Sixth-order correlation on Raman-enhanced polarization beats with phase-conjugation geometry

Abstract

The correlation effects of sixth-order on the Raman-enhanced polarization beats (REPB) with phase-conjugation geometry in carbon disulfide are investigated using chaotic and phase-diffusion models. Based on two types of models, the cases that the pump beams have either narrow band or broadband linewidth are considered and it is found that the beat signal oscillates not only temporally with a 50.5 fs period but also spatially. The overall accuracy of using REPB to measure the resonant frequency of Raman-active vibrational mode is determined by the relaxation rates of the Raman mode and the molecular-reorientational grating.
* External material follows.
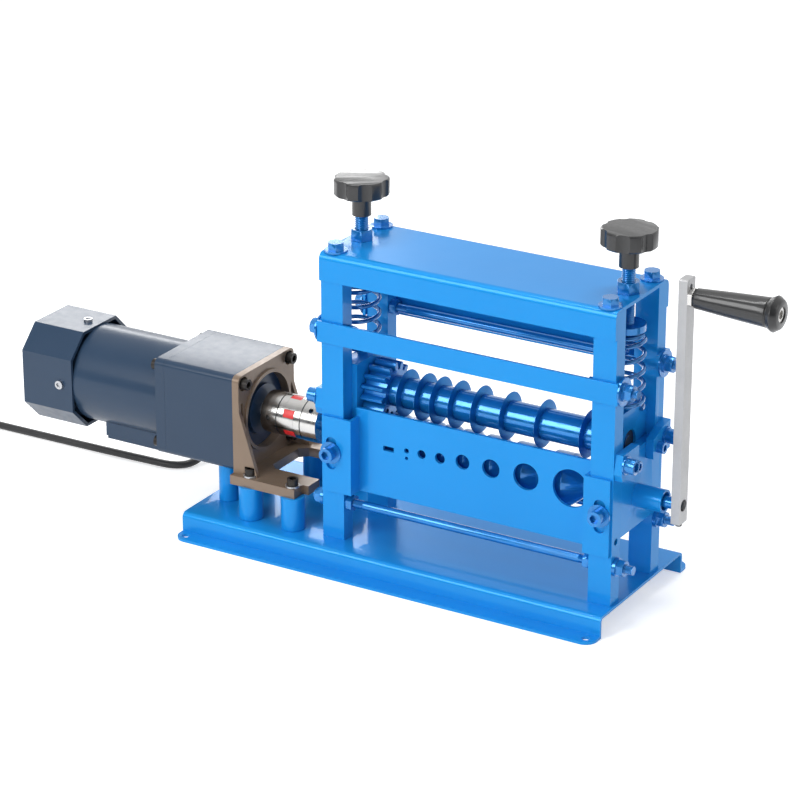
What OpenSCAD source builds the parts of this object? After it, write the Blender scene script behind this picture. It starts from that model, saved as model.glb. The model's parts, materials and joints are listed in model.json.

Moreover, the temporal behavior of the beat signal depends on the stochastic properties of the lasers and the decay rates of the Raman mode and the molecular-reorientational grating. Different stochastic models of the laser field only affect the sixth- and fourth-order coherence function. Furthermore, the different roles of the phase fluctuation and amplitude fluctuation have been pointed out in the time domain. The difference between the REPB and the fourth-order coherence on ultrafast modulation spectroscopy is discussed as well from a physical viewpoint. Therefore, the sixth-order coherence function theory of chaotic field is of vital importance in REPB.